## START DATA FOR THE TASK

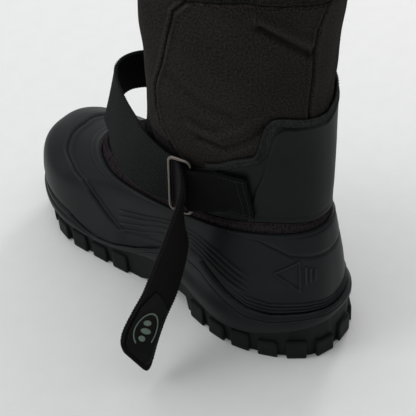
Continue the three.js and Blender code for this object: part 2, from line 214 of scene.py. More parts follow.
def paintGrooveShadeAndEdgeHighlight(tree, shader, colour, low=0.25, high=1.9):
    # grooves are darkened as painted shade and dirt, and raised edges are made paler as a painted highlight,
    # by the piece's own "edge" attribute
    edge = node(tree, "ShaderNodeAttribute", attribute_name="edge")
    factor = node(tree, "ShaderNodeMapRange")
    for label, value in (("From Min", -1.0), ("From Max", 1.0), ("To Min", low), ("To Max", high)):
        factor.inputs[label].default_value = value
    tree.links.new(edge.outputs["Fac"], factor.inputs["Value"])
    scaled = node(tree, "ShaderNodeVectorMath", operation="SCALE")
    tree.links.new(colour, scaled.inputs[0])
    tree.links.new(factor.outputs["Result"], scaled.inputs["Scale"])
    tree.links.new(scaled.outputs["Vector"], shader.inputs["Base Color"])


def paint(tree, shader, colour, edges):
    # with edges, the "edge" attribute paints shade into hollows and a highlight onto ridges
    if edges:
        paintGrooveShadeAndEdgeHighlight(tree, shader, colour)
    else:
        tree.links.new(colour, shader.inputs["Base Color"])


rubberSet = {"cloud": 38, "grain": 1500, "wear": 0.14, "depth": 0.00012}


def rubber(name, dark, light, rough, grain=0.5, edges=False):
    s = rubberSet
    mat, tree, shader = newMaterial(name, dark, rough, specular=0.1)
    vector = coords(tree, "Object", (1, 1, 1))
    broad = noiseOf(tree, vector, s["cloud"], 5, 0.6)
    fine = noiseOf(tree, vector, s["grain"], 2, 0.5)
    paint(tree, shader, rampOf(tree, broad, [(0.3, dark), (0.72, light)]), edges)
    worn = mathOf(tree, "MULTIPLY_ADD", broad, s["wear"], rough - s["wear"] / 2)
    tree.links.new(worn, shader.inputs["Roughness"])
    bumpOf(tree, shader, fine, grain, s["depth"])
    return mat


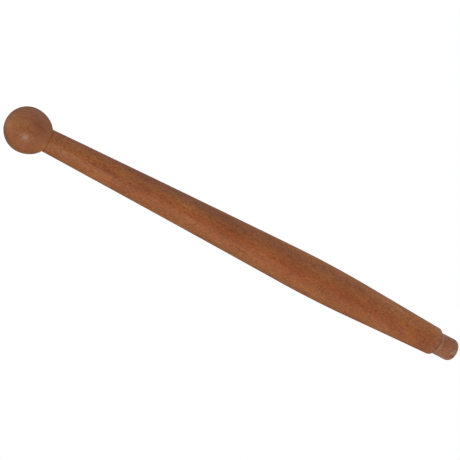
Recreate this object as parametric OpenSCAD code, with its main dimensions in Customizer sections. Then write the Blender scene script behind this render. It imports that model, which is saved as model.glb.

## END DATA FOR THE TASK

### THE TASK
Pull out each record as written and restate it exactly.

### SOLUTION BELOW
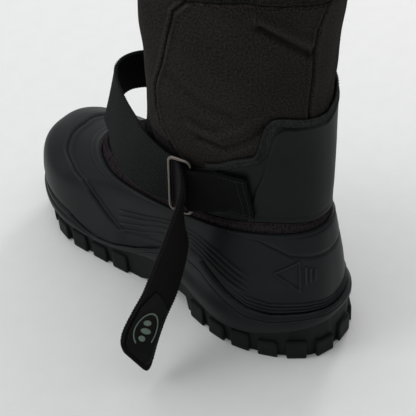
Continue the three.js and Blender code for this object: part 2, from line 214 of scene.py. More parts follow.
def paintGrooveShadeAndEdgeHighlight(tree, shader, colour, low=0.25, high=1.9):
    # grooves are darkened as painted shade and dirt, and raised edges are made paler as a painted highlight,
    # by the piece's own "edge" attribute
    edge = node(tree, "ShaderNodeAttribute", attribute_name="edge")
    factor = node(tree, "ShaderNodeMapRange")
    for label, value in (("From Min", -1.0), ("From Max", 1.0), ("To Min", low), ("To Max", high)):
        factor.inputs[label].default_value = value
    tree.links.new(edge.outputs["Fac"], factor.inputs["Value"])
    scaled = node(tree, "ShaderNodeVectorMath", operation="SCALE")
    tree.links.new(colour, scaled.inputs[0])
    tree.links.new(factor.outputs["Result"], scaled.inputs["Scale"])
    tree.links.new(scaled.outputs["Vector"], shader.inputs["Base Color"])


def paint(tree, shader, colour, edges):
    # with edges, the "edge" attribute paints shade into hollows and a highlight onto ridges
    if edges:
        paintGrooveShadeAndEdgeHighlight(tree, shader, colour)
    else:
        tree.links.new(colour, shader.inputs["Base Color"])


rubberSet = {"cloud": 38, "grain": 1500, "wear": 0.14, "depth": 0.00012}


def rubber(name, dark, light, rough, grain=0.5, edges=False):
    s = rubberSet
    mat, tree, shader = newMaterial(name, dark, rough, specular=0.1)
    vector = coords(tree, "Object", (1, 1, 1))
    broad = noiseOf(tree, vector, s["cloud"], 5, 0.6)
    fine = noiseOf(tree, vector, s["grain"], 2, 0.5)
    paint(tree, shader, rampOf(tree, broad, [(0.3, dark), (0.72, light)]), edges)
    worn = mathOf(tree, "MULTIPLY_ADD", broad, s["wear"], rough - s["wear"] / 2)
    tree.links.new(worn, shader.inputs["Roughness"])
    bumpOf(tree, shader, fine, grain, s["depth"])
    return mat


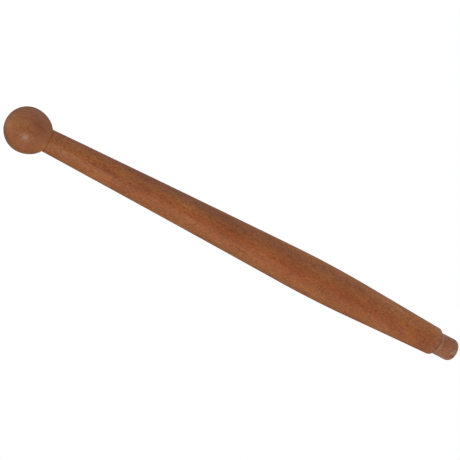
Recreate this object as parametric OpenSCAD code, with its main dimensions in Customizer sections. Then write the Blender scene script behind this render. It imports that model, which is saved as model.glb.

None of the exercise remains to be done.